L’édition va son train ; nous gémissons sous deux presses, l’une à Amsterdam, l’autre ici. J’y mets tout ce que je sais. Maudit arabe que vous êtes, qui toisez l’amitié sur l’importance des services, faites-vous couper le prépuce, et puis judaïsez, et jurez après cela tant qu’il vous plaira.

Mon respect à tous les dignes commensaux de la table ronde.

Je vais sonder mes coopérateurs ; et je ne tarderai pas à vous en rendre compte.

Je vous dirais bien quelques nouvelles publiques, mais le lendemain détruit l’ouvrage du jour ou de la veille.

Je vous embrasse, j’embrasse Mme Clerc et le petit ourson blanc ; s’il vous vient quelque mot bien saugrenu et bien doux, adressez-le de ma part à Mlle Anastasia.

Mais, dites-moi, ne pouvez-vous pas engager M. le général à m’expédier les fonds qu’il m’a promis, plutôt au commencement qu’à la fin de septembre ? Cela fait la différence de trois mois et peut-être de six pour mes arrangements. Les grands seigneurs, qui n’ont l’embarras de rien, ne savent pas ce que c’est qu’un déménagement, et un déménagement dans la mauvaise saison.

Le prince Orloff m’a promis des minéraux, j’ai laissé un petit catalogue à M. le vice-chancelier. Ce sont tous de fort honnêtes gens ; mais ces honnêtes gens-là ont tant d’affaires, comme de boire, manger et dormir, dans toutes les combinaisons possibles !

J’ai écrit, il y a quelques jours, à le M. vice-chancelier un petit billet pantagruélique. C’est style d’ancien welche. Peut-être n’y entendra-t-il rien.
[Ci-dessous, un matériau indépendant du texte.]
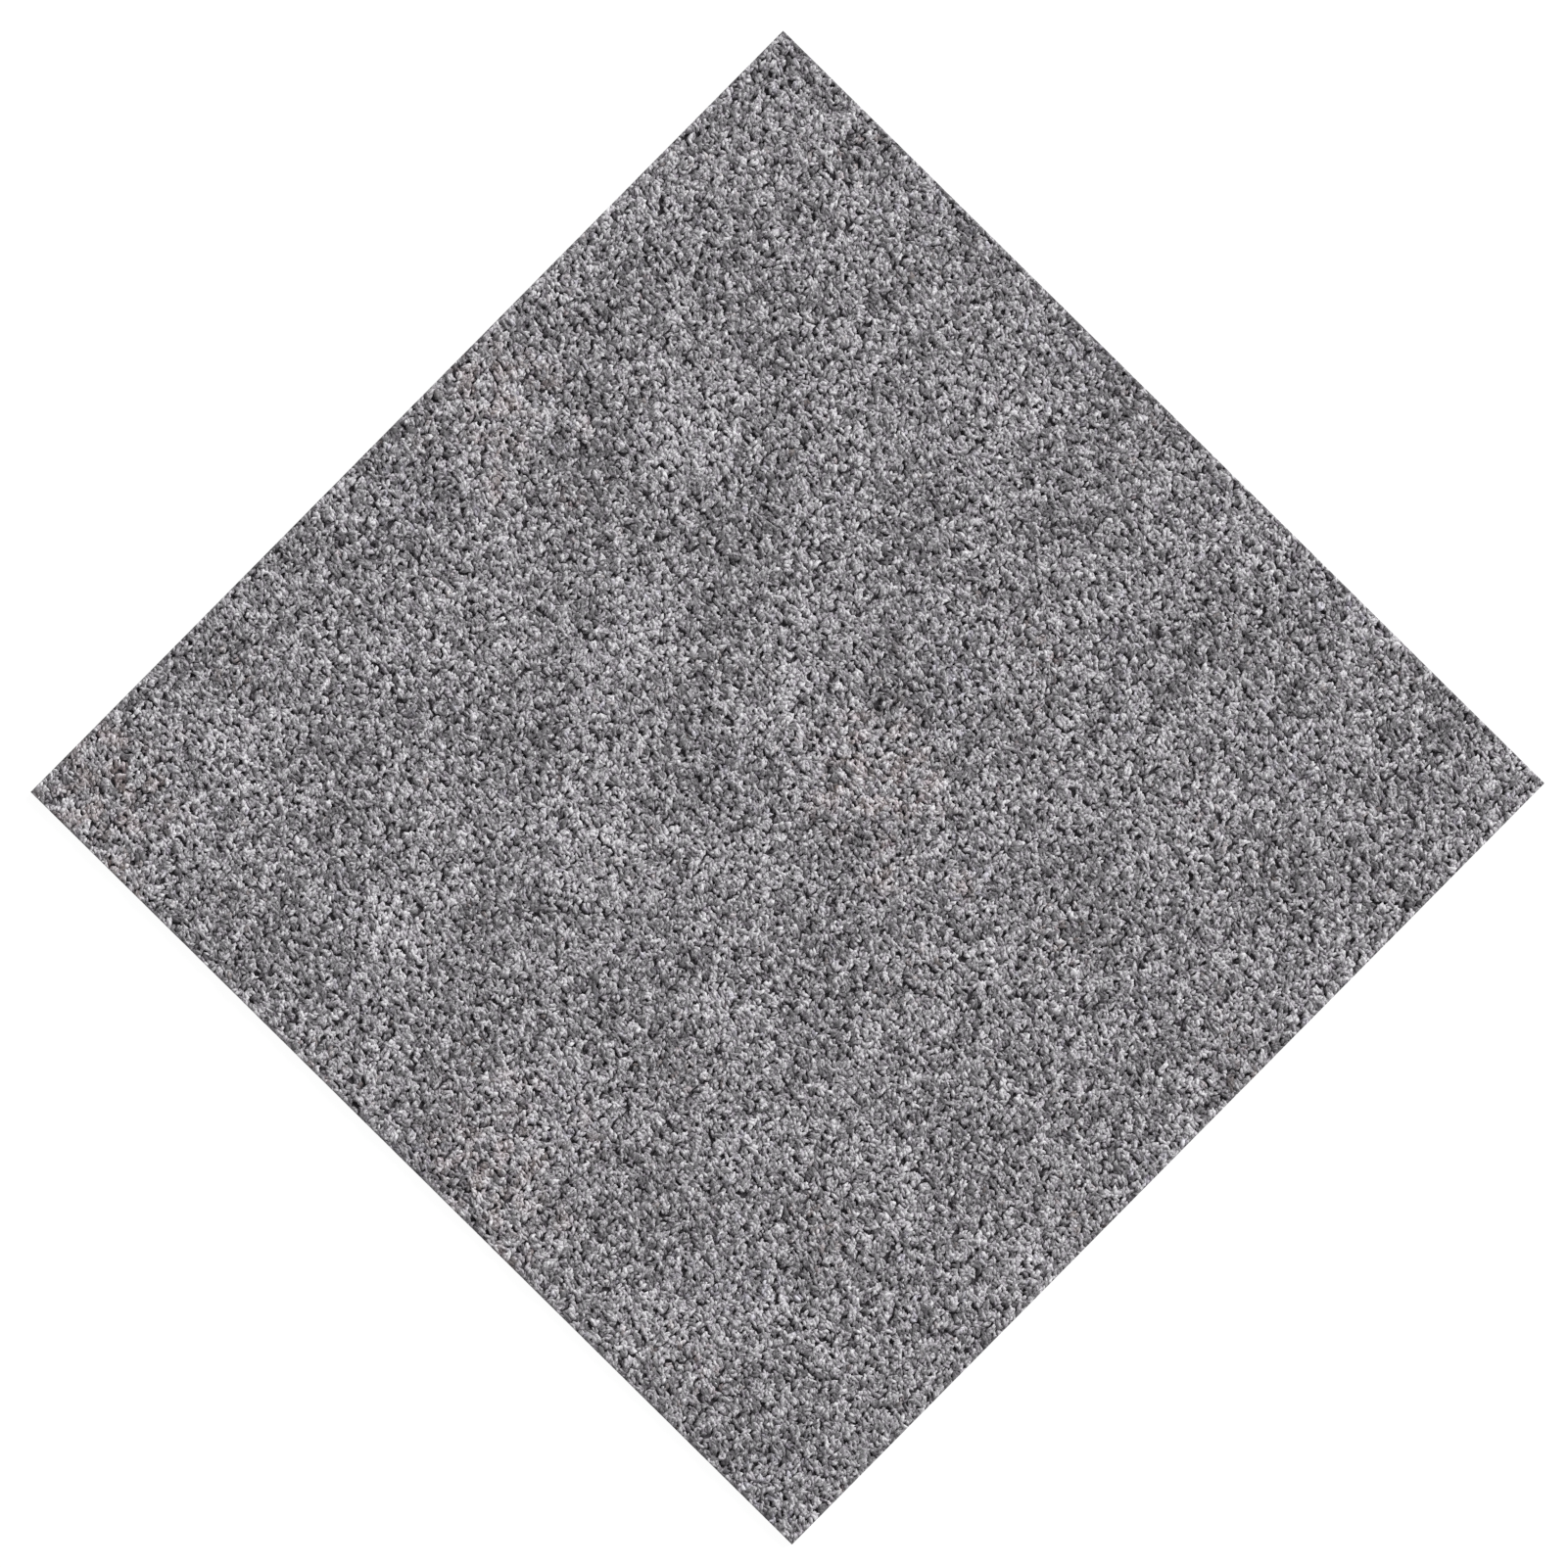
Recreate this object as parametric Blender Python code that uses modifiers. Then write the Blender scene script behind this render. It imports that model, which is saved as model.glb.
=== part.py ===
"""Square carpet tile: a dense tufted pile bonded on a heavy flat backing.

Metres, +Z up. The origin is the centre of the underside. The four cut edges are square
to X and Y, and the tufting rows run along Y.
"""

import bmesh
import bpy

# Driving dimensions
TILE_SIDE = 0.500  # one square floor module
BACKING_THICKNESS = 0.0027  # filled compound with its glass scrim
BOND_CLEARANCE = 0.0003  # the film of bonding compound between backing and pile
PILE_HEIGHT = 0.0040  # tufting cloth and yarn together, up to the tips
TIP_ROUNDING = 0.0008  # the outermost tufts relax over the cut edge

# How finely the rounding is faceted
ROUNDING_SEGMENTS = 3

# Linear colours and roughness
YARN_GREY = (0.222, 0.216, 0.225)
YARN_ROUGHNESS = 0.95
COMPOUND_CHARCOAL = (0.020, 0.020, 0.021)
COMPOUND_ROUGHNESS = 0.80


def clear_scene():
    """Removes whatever the file opened with."""
    for leftover in list(bpy.data.objects):
        bpy.data.objects.remove(leftover, do_unlink=True)


def plain_material(name, colour, roughness):
    """A Principled material of one colour."""
    material = bpy.data.materials.new(name)
    material.use_nodes = True
    surface = material.node_tree.nodes["Principled BSDF"]
    surface.inputs["Base Color"].default_value = (*colour, 1.0)
    surface.inputs["Roughness"].default_value = roughness
    surface.inputs["Metallic"].default_value = 0.0
    return material


def square_slab(name, side, thickness, underside, material):
    """A flat square slab centred on Z, with its underside at the given height."""
    outline = bmesh.new()
    bmesh.ops.create_cube(outline, size=1.0)
    bmesh.ops.scale(outline, vec=(side, side, thickness), verts=outline.verts)
    mesh = bpy.data.meshes.new(name)
    outline.to_mesh(mesh)
    outline.free()
    mesh.materials.append(material)
    slab = bpy.data.objects.new(name, mesh)
    slab.location.z = underside + thickness / 2
    return slab


def round_top_rim(slab, radius):
    """Rounds the four edges round the slab's top, and leaves its upright edges sharp."""
    mesh = slab.data
    weights = mesh.attributes.new("bevel_weight_edge", "FLOAT", "EDGE")
    for edge in mesh.edges:
        on_top = all(mesh.vertices[end].co.z > 0 for end in edge.vertices)
        weights.data[edge.index].value = 1.0 if on_top else 0.0
    rounding = slab.modifiers.new("rounded rim", "BEVEL")
    rounding.limit_method = "WEIGHT"
    rounding.width = radius
    rounding.segments = ROUNDING_SEGMENTS


def build_backing():
    """The heavy sheet that lies on the floor and keeps the tile flat."""
    compound = plain_material("backing_compound", COMPOUND_CHARCOAL, COMPOUND_ROUGHNESS)
    return square_slab("backing", TILE_SIDE, BACKING_THICKNESS, 0.0, compound)


def build_pile():
    """The tufting cloth and its yarn as one slab, cut through together with the backing."""
    yarn = plain_material("pile_yarn", YARN_GREY, YARN_ROUGHNESS)
    seat = BACKING_THICKNESS + BOND_CLEARANCE
    pile = square_slab("pile", TILE_SIDE, PILE_HEIGHT, seat, yarn)
    round_top_rim(pile, min(TIP_ROUNDING, PILE_HEIGHT / 2))
    return pile


def main():
    clear_scene()
    tile = bpy.data.collections.new("carpet_tile")
    bpy.context.scene.collection.children.link(tile)
    centre = bpy.data.objects.new("tile_centre", None)
    tile.objects.link(centre)
    for piece in (build_backing(), build_pile()):
        tile.objects.link(piece)
        piece.parent = centre


main()
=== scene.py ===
"""Looks of the square carpet tile: heathered yarn tufted through a cloth, over the CAD backing.

Metres, +Z up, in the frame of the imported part: the origin is the centre of the underside and
the tufting rows run along Y. Every tuft is real geometry: four plies of yarn, each a small
closed form that rises from the cloth to its tip. Angles are in radians.
"""

import math

import bpy
import numpy as np
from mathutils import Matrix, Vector


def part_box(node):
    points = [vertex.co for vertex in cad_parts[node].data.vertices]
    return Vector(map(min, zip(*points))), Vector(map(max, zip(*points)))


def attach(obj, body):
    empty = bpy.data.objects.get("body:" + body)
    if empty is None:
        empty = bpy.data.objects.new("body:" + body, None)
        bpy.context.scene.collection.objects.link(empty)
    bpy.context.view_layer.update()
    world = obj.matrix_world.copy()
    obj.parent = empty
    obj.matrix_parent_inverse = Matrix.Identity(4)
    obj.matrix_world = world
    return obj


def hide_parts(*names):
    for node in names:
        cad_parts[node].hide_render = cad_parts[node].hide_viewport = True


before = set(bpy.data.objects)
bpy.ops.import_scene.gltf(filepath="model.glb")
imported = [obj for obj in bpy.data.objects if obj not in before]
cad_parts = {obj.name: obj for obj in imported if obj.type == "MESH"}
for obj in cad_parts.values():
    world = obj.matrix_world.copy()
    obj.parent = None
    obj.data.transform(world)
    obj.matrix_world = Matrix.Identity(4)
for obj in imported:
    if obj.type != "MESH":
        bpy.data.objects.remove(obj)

MM = 0.001
SEED = 20
WAVELENGTH_RANGE = (0.7, 1.5)  # of the waves in one field, as shares of its wavelength

# Tile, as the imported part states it
PILE_LOW, PILE_HIGH = (np.array(corner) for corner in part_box("pile"))
BACKING_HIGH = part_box("backing")[1][2]
TILE_SIDE = PILE_HIGH[0] - PILE_LOW[0]

# Tufting cloth
CLOTH_LOW = BACKING_HIGH + 0.03 * MM
CLOTH_TOP = PILE_LOW[2] + 0.45 * MM
CLOTH_CELLS = 40  # across the tile
CLOTH_WAVE = 0.05 * MM
CLOTH_WAVELENGTH = 14 * MM

# Tufts
GAUGE = 3.175 * MM  # between tufting rows, 1/8 inch
STITCH = 3.30 * MM  # between the tufts of one row
ROOT_SCATTER = 0.14  # of the gauge, and of the stitch
ROOT_LIMIT = 2  # no root is scattered by more than this many times that
ROOT_LEVEL = CLOTH_TOP - 0.20 * MM
TIP_LEVEL = PILE_HIGH[2] - 0.85 * MM  # mean height of the tips
TIP_SCATTER = 0.30 * MM
TIP_WAVELENGTH = 9 * MM
LEAN = 0.34 * MM
LEAN_WAVELENGTH = 12 * MM
OWN_SHARE = 0.8  # how much of the scatter of heights and leans is each tuft's own
SHARED_SHARE = 0.6  # and how much it has in common with the tufts round it
NAP = 0.30 * MM  # mean lean of the tips along the rows, towards +Y
BANDS = 6  # the tufts are kept in this many pieces

# Plies, which are the yarn ends of a tuft
PLIES = 4
PLY_SIDES = 5
PLY_SPREAD = 1.08 * MM  # from the tuft's middle to the middle of each ply's tip
SPREAD_RANGE = (0.70, 1.30)  # of that, from ply to ply
ROOT_GATHER = 0.6  # how far apart the roots are, as a share of the tips' spread
TUFT_TURN = math.pi / 4
TUFT_TURN_SCATTER = 0.25
PLY_TURN_SCATTER = 0.30
PLY_RADIUS = 1.33 * MM
PLY_SIZE_SCATTER = 0.15
PLY_SIZE_RANGE = (0.6, 1.5)
PLY_LONG, PLY_NARROW = 1.45, 0.72  # of the radius, along and across the ply's heading
PLY_REACH = (0.84, 1.20)  # least and most of the radius, round one shoulder
PLY_RISE = 0.18 * MM  # up and down round one shoulder
PLY_DOME = 0.64 * MM  # from the shoulder up to the tip
PLY_SCATTER = 0.40 * MM  # of the tips' heights within a tuft
PLY_LIMITS = (-2, 1.5)  # no tip is scattered by more than these times that
PLY_HEADING = math.radians(118)  # from +X, the way that most plies lie
PLY_HEADING_SCATTER = 0.8
TIP_SHIFT = 0.12 * MM
SLANT = 0.25  # rise of the ply ends towards +Y, as a slope

# Plies along the cut edges
RIM_SPACING = 1.40 * MM
RIM_INSET = 0.40 * MM  # from the cut edge to their middle
RIM_DROP = 0.25 * MM  # their tips relax over the edge
RIM_PLACE_SCATTER = 0.25 * MM
RIM_TIP_SCATTER = 0.6 * MM
RIM_SIZE_SCATTER = 0.12
RIM_SIZE_RANGE = (0.7, 1.3)
RIM_PAINTED_SHADE = -0.40  # darker than the field: painted shade against the extra light their open sides catch
RIM_TONE_SCATTER = 0.26
RIM_LIGHT = 0.4  # how much of the painted shade low down their sides are spared
CUT_SCATTER = 0.08 * MM  # the cut leaves each ply a little short of the edge

# Columns in the table of plies
PLY_COLUMNS = 8
ROOT_X, ROOT_Y, TIP_X, TIP_Y, TIP_Z, SIZE, HEADING, TONE = range(PLY_COLUMNS)

# Bake map of one ply, in a square cell 1 wide
TAPER_RING, TAPER_ROOT = 0.27, 0.46  # radii of the shoulder's ring and of the root's points
FULL_INNER, FULL_OUTER = 0.16, 0.45  # radii of the shoulder's ring and of the root's ring
BASE_RING, BASE_OFFSET = 0.07, 0.41  # radius of the base, and where it is in the cell's corner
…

J’attends mes malles et tous vos envois ; n’oubliez pas la suite des anecdotes polonaises. Adieu, mon cher docteur : lorsque la mélancolie vous prendra, faites-vous dire à l’oreille, deux ou trois fois de suite, par Mme Clerc, le soir et le matin, la formule mais bien articulée.



  1. Inédite. Communiquée par M. le baron de Boyer de Sainte-Suzanne.